Matheus Dias, engenheiro ambiental do Projeto Manuelzão, avalia o adiamento como “particularmente grave” considerando o papel normativo e deliberativo do Comam. “Após muito tempo, a sociedade civil conseguiu se organizar para ocupar as cadeiras que lhe cabem por direito. O conselho vota sobre licenciamentos ambientais e empreendimentos que impactam diretamente a vida da população”, argumenta.
Os movimentos ambientalistas realizaram coletiva de imprensa na manhã da sexta-feira, 13, às 11h, em frente à prefeitura. No ato público, denunciaram o que consideram “mudança das regras do jogo após a homologação das inscrições” e “tentativa de virar a mesa porque o placar não agradou”.

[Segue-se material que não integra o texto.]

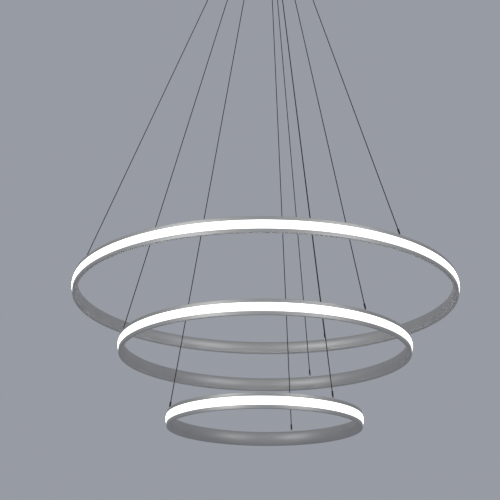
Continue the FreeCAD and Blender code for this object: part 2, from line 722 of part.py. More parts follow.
def terminal_block(name, label, turn=0):
    """A terminal block: three ways, each with a wire port right through."""
    body = padded_block(name + "_body", "block_length", "block_width", "block_height",
                        "block_corner")
    sketch = body.newObject("Sketcher::SketchObject", "Ports")
    sketch.AttachmentSupport = [(origin_plane(body, "XZ_Plane"), "")]
    sketch.MapMode = "FlatFace"
    for step in ("-block_pitch", "0", "block_pitch"):
        centre = (step, "-plate_thickness - block_height / 2")
        index = sketch.addGeometry(Part.Circle(
            Vector(size(centre[0]), size(centre[1]), 0), Vector(0, 0, 1), size("block_port") / 2))
        pin_point(sketch, index, 3, centre)
        row = sketch.addConstraint(Sketcher.Constraint("Diameter", index, size("block_port")))
        sketch.setExpression("Constraints[%d]" % row, bound("block_port"))
    pocket = body.newObject("PartDesign::Pocket", "PortHoles")
    pocket.Profile = sketch
    pocket.Type = "ThroughAll"
    pocket.Midplane = True
    sketch.Visibility = False
    holes = new_sketch(body, "XY_Plane", "-plate_thickness")
    circles(holes, [("block_screw_side", side) for side in ("90", "270")], "small_screw_hole")
    drill = body.newObject("PartDesign::Pocket", "FixingHoles")
    drill.Profile = holes
    drill.Type = "ThroughAll"
    holes.Visibility = False
    set_by_azimuth(body, name, turn)
    return node(body, label)


def headed_screw_body(name, shank, head, head_height, length):
    """A screw that points up: its seat face at height 0 and its head below."""
    shank, head = shank + " / 2", head + " / 2"
    return turned(name, [
        ("0", "-" + head_height), (head + " - %s / 2" % head_height, "-" + head_height),
        (head, "-%s / 2" % head_height), (head, "0"), (shank, "0"), (shank, length),
        ("0", length)])


def local_place(name, along, height, turn=0):
    """A placement at a distance along a fitting that is set by its inset and azimuth."""
    azimuth = size(name + "_azimuth")
    base = facing(azimuth + turn, polar(size(inset(name)), azimuth, 0))
    return base.multiply(FreeCAD.Placement(Vector(along, 0, height), FreeCAD.Rotation()))


def driver_screws():
    """The two screws through the driver's ears, up to the plate."""
    source = headed_screw_body("driver_screw_body", "small_screw_diameter",
                               "small_head_diameter", "small_head_height", "ear_thickness")
    reach = size("driver_length / 2 + driver_ear / 2")
    height = size("-plate_thickness - ear_thickness")
    places = [local_place("driver", side * reach, height) for side in (-1, 1)]
    return plain(copies_at(source, places), "driver_screws")


def terminal_screws():
    """The screws up through the two terminal blocks to the plate."""
    source = headed_screw_body("block_screw_body", "small_screw_diameter",
                               "small_head_diameter", "small_head_height", "block_height")
    height = size("-plate_thickness - block_height")
    reach = size("block_screw_side")
    places = [local_place(name, side * reach, height, turn)
              for name, turn in (("block", 0), ("output", SIDEWAYS)) for side in (-1, 1)]
    return plain(copies_at(source, places), "terminal_screws")


def earth_screw():
    """The earth screw in the plate."""
    source = headed_screw_body("earth_body", "earth_screw_diameter", "earth_head_diameter",
                               "earth_head_height", "plate_thickness")
    place = local_place("earth", 0, size("-plate_thickness"))
    return plain(copies_at(source, [place]).Solids[0], "earth_screw")


def waypoint(bend, azimuth, height):
    """A lead's bend at its distance in from the canopy's rim."""
    return polar(size("canopy_diameter / 2 - " + bend), azimuth, height)


# the azimuths of the leads' bends on their way
LIVE_BENDS = (("live_bend_1", 180), ("live_bend_2", 166.6))
NEUTRAL_BENDS = (("neutral_bend_1", 171.6), ("neutral_bend_2", 160.4))
OUTPUT_BENDS = (
    (("outer_bend_1", 55), ("outer_bend_2", 30), ("outer_bend_3", 358), ("outer_bend_4", 340)),
    (("inner_bend_1", 57), ("inner_bend_2", 32), ("inner_bend_3", 355), ("inner_bend_4", 347)))


def mains_leads():
    """Live and neutral from the terminal block to the driver's near end, side by side."""
    leads = []
    height = size("-plate_thickness - block_height / 2")
    entry = local_place("driver", size("driver_length / 2"), height)
    face, gap = size("block_width / 2"), size("lead_gap")
    for side, bends, end in ((-1, LIVE_BENDS, "live_lead_end"),
                             (1, NEUTRAL_BENDS, "neutral_lead_end")):
        port = local_place("block", side * size("block_pitch"), height)
        lane = side * size("mains_lead_side")
        points = [port.multVec(Vector(0, face + gap, 0)),
                  port.multVec(Vector(0, face + size("mains_lead_start"), 0))]
        points += [waypoint(*bend, height) for bend in bends]
        points += [entry.multVec(Vector(size(end), lane, 0)),
                   entry.multVec(Vector(gap, lane, 0))]
        leads.append(bent_rod(points, size("mains_lead_diameter")))
    return plain(Part.makeCompound(leads), "mains_leads")


def output_leads():
    """From the driver's far end to the output block, and from it to the fed cables' tails."""
    leads = []
    height = size("-plate_thickness - block_height / 2")
    gap, diameter = size("lead_gap"), size("output_lead_diameter")
    block = local_place("output", 0, height, SIDEWAYS)
    outlet = local_place("driver", -size("driver_length / 2"), height)
    for side, bends in zip((-1, 1), OUTPUT_BENDS):
        lane = side * size("output_lead_side")
        end = -size("block_length / 2")
        points = [outlet.multVec(Vector(-gap, lane, 0)),
                  outlet.multVec(Vector(-size("output_lead_end"), lane, 0))]
        points += [waypoint(*bend, height) for bend in bends]
        points += [block.multVec(Vector(end - size("output_lead_end"), -lane, 0)),
                   block.multVec(Vector(end - gap, -lane, 0))]
        leads.append(bent_rod(points, diameter))
    tail_top = size(THREAD_TOP + " + tail_rise + lead_gap")
    for index, side in zip(FED_CABLES, (-1, 1)):
        for tier, way in zip(TIERS, (-1, 0, 1)):
            tail = polar(size(tier + "_grip_radius"), size(tier + "_azimuth") + index * THIRD,
                         tail_top)
            face, lane = side * size("block_width / 2"), way * size("block_pitch")
            points = [block.multVec(Vector(lane, face + side * gap, 0)),
                      block.multVec(Vector(lane, face + side * size("output_lead_start"), 0)),
                      Vector(tail.x, tail.y, height), tail]
            leads.append(bent_rod(points, diameter))
    return plain(Part.makeCompound(leads), "output_leads")


def check_and_export():
    """Stops at any failed object, then writes one STEP file for each named piece."""
    document.recompute()
    for made in document.Objects:
        if "Invalid" in made.State or "Error" in made.State:
            raise RuntimeError("%s failed: %s" % (made.Label, made.State))
    os.makedirs("parts", exist_ok=True)
    for part in nodes:
        shape = part.Shape
        if shape.isNull() or not shape.isValid() or not shape.Solids:
            raise RuntimeError("%s has no valid solid" % part.Label)
        shape.exportStep("parts/%s.step" % part.Label)
        print("%-24s %2d solids %12.1f mm3" % (part.Label, len(shape.Solids), shape.Volume))
    print(len(nodes), "nodes")


def main():
    fill_sheet()
    terminal = terminal_body()
    for tier in TIERS:
        channel(tier)
        diffuser(tier)
        led_strip(tier)
        terminals(tier, terminal)
        cable_ends(tier)
        feed_leads(tier)
        cables(tier)
        grips(tier)
    mounting_plate()
    grommet()
    canopy_cover()
    cover_screws()
    plain(copies_at(barrel_body(), all_grip_places()), "grip_barrels")
    plain(copies_at(nut_body(), all_grip_places()), "grip_nuts")
    cable_tails()
    driver()
    driver_screws()
    terminal_block("block", "mains_terminal")
    terminal_block("output", "output_terminal", SIDEWAYS)
    terminal_screws()
    earth_screw()
    mains_leads()
    output_leads()
    check_and_export()


main()
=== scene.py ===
"""LED ring chandelier: three lit rings on nine thin cables under a round canopy.

Metres. The origin is the middle of the canopy's plate on the ceiling and +Z is up. Places
round the Z axis are azimuths, counted from -Y towards +X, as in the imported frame.
"""
import math

import bpy
import bmesh
from bpy.props import FloatProperty, FloatVectorProperty, IntProperty, PointerProperty
from mathutils import Matrix, Vector


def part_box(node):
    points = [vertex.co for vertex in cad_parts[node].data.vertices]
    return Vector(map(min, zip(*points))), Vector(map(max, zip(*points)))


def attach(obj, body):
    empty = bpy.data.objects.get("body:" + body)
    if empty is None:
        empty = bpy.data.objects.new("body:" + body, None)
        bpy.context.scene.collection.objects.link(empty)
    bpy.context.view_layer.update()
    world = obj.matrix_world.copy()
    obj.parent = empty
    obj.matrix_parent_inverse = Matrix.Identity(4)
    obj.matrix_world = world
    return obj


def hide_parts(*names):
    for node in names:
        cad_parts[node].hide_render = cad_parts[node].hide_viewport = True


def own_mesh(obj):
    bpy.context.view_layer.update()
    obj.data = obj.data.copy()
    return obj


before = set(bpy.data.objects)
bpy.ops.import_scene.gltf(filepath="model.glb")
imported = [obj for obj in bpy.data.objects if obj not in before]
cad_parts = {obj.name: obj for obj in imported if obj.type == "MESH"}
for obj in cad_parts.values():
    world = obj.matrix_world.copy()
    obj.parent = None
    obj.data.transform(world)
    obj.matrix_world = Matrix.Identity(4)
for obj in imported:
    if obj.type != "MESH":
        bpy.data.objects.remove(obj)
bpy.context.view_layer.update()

bl_info = {
    "name": "LED ring chandelier",
    "version": (1, 0, 0),
    "blender": (4, 5, 0),
    "location": "3D View > Sidebar > Chandelier",
    "description": "Builds the rings, cables, canopy and finishes round the packed frame",
    "category": "Add Mesh",
}

TIERS = ("upper", "middle", "lower")
CABLES = (1, 2, 3)
THIRD = 2 * math.pi / 3
FINE_RELIEF = 0.0002


def ring_body(tier):
    return tier + "_ring"


def ring_middle(tier):
    """The height of a ring's mid-plane."""
    low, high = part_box(tier + "_channel")
    return (low.z + high.z) / 2


def crown_radius_of(tier):
    """The outer radius of a ring over its diffuser."""
    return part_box(tier + "_diffuser")[1].x


# ---------------------------------------------------------------- settings

def number(name, description, default, **more):
    return FloatProperty(name=name, description=description, default=default, min=0, **more)


def length(name, description, default):
    return number(name, description, default, unit="LENGTH", precision=4)


def share(name, description, default):
    return number(name, description, default, max=1, subtype="FACTOR")


def angle(name, description, degrees):
    return FloatProperty(name=name, description=description, subtype="ANGLE",
                         default=math.radians(degrees))


def tint(name, description, default):
    return FloatVectorProperty(name=name, description=description, default=default, min=0,
                               max=1, size=3, subtype="COLOR")


class RingSettings(bpy.types.PropertyGroup):
    """The rings' section, as depths inward from the lip face and heights."""
    section_height: length("Section height", "Height of the channel", 0.030)
    section_depth: length("Section depth", "Lip face to the back's crown", 0.011)
    corner_radius: length("Corner radius", "Radius of the back's corners", 0.007)
    crown_radius: length("Crown radius", "Radius of the back's crown", 0.030)
    wall: length("Wall", "Wall above and below the room for the strip", 0.0025)
    lip_thickness: length("Lip thickness", "Thickness of the two lips", 0.0018)
    mouth_height: length("Mouth height", "Opening between the lips", 0.0165)
    shelf_depth: length("Shelf depth", "Depth of the room at its corners", 0.006)
    land_depth: length("Land depth", "Depth of the face the strip is stuck on", 0.008)
    land_height: length("Land height", "Height of that face", 0.012)
    lip_edge: length("Lip edge", "Rounding of the outer edges", 0.0006)
    mouth_edge: length("Mouth edge", "Rounding of the edges at the mouth", 0.0003)
    proud: length("Diffuser proud", "Crown of the diffuser over the lip face", 0.002)
    edge_proud: length("Diffuser edge", "Edge of the diffuser over the lip face", 0.0005)
    diffuser_wall: length("Diffuser wall", "Thickness of the diffuser", 0.0016)
    diffuser_gap: length("Diffuser gap", "Room between diffuser and lips", 0.00015)
    hook_height: length("Hook height", "Reach of the hooks behind the lips", 0.001)
    hook_thickness: length("Hook thickness", "Thickness of the hooks", 0.0012)
    strip_width: length("Strip width", "Width of the LED board", 0.010)
    strip_thickness: length("Strip thickness", "Thickness of the LED board", 0.001)
    glue_gap: length("Glue gap", "Land to the back of the LED board", 0.00005)
    chip_pitch: length("Chip pitch", "Distance between LED chips", 0.0167)
    segments: IntProperty(name="Segments", description="Steps round each ring", default=320,
                          min=16, max=1024)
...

Paralelamente à manifestação, foi impetrado mandado de segurança no Tribunal de Justiça de Minas Gerais para garantir o cumprimento do edital original. No entanto, o pedido foi indeferido pela Justiça, que manteve a suspensão do processo eleitoral, consolidando a decisão da prefeitura de transferir a análise à PGM.

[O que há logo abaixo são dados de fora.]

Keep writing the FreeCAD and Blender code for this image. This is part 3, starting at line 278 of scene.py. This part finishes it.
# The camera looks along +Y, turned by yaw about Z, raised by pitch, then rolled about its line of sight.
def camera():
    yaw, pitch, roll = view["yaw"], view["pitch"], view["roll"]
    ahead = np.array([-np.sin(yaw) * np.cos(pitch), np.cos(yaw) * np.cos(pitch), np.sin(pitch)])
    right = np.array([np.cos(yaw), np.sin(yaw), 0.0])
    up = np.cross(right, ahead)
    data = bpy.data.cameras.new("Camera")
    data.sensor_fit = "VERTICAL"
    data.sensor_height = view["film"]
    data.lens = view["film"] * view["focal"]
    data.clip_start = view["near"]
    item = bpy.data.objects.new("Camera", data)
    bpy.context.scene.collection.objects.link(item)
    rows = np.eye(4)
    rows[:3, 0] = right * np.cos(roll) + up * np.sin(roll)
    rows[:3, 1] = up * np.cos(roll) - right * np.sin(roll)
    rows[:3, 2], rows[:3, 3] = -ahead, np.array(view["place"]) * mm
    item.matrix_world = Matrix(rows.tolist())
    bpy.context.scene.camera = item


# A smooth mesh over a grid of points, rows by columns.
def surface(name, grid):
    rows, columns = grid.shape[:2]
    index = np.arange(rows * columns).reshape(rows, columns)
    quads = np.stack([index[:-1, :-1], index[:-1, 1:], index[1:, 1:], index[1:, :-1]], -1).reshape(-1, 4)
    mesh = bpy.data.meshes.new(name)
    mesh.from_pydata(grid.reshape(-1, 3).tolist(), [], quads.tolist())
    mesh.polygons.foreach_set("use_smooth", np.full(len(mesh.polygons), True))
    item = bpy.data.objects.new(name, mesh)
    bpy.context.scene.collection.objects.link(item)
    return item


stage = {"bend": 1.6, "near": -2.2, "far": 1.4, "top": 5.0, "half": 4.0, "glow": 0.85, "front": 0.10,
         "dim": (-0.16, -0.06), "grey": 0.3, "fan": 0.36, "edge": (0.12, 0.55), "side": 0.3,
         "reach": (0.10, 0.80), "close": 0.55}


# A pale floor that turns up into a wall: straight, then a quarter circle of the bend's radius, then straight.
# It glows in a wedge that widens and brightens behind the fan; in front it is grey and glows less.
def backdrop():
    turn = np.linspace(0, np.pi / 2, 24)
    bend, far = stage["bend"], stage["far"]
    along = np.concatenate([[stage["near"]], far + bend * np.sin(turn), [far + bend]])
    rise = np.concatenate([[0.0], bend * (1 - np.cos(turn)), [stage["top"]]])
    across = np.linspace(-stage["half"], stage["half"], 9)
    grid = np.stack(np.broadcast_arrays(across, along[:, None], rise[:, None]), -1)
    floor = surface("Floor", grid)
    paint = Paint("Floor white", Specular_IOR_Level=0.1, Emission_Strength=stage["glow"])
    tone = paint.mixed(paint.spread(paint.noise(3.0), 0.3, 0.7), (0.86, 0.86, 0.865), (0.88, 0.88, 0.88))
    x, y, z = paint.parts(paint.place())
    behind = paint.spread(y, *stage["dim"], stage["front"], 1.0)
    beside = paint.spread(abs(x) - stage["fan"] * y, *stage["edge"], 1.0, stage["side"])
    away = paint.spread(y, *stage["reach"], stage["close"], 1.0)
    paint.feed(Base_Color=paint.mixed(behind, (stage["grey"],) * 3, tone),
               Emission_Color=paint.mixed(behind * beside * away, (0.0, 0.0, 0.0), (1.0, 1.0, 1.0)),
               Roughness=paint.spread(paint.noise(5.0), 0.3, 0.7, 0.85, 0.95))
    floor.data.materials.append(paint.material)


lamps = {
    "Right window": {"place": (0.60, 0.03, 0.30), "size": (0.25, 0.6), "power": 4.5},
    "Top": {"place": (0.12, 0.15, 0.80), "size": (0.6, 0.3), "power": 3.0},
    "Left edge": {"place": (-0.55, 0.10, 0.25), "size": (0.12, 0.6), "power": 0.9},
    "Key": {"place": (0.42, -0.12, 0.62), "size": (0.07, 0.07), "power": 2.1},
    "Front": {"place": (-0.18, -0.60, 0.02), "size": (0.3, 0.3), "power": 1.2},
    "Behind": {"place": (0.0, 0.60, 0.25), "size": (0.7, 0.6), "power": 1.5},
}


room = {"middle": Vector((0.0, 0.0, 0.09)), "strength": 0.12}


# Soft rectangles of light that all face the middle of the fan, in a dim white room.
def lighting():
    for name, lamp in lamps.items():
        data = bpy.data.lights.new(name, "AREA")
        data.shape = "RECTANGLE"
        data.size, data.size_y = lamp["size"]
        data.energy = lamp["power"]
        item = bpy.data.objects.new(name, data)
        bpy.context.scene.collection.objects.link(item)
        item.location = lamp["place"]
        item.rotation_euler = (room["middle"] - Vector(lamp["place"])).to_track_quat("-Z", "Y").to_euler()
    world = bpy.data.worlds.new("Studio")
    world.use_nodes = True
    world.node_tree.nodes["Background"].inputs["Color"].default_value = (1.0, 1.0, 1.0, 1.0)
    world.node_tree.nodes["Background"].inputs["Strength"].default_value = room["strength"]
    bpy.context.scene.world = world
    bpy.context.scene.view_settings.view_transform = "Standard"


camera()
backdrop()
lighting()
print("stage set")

A deputada federal Duda Salabert (PDT) criticou a decisão da prefeitura em suas redes sociais, destacando o que considera um “paradoxo democrático” suspender uma eleição justamente devido ao excesso de participação popular. “É contraditório suspender um processo eleitoral porque houve participação de mais”, declarou a parlamentar. “Isso faz parte do desmonte sistemático da política ambiental que vivemos no país”.
O Comam possui função estratégica na gestão ambiental de Belo Horizonte, deliberando sobre licenciamentos, políticas públicas ambientais e fiscalização de empreendimentos potencialmente poluidores. A composição do órgão influencia diretamente decisões que afetam a qualidade de vida urbana e o desenvolvimento sustentável da capital mineira.
A suspensão do processo eleitoral mantém a atual composição do conselho, predominantemente formada por representantes empresariais, por pelo menos mais seis meses, enquanto a PGM analisa os recursos apresentados e define os próximos passos do processo.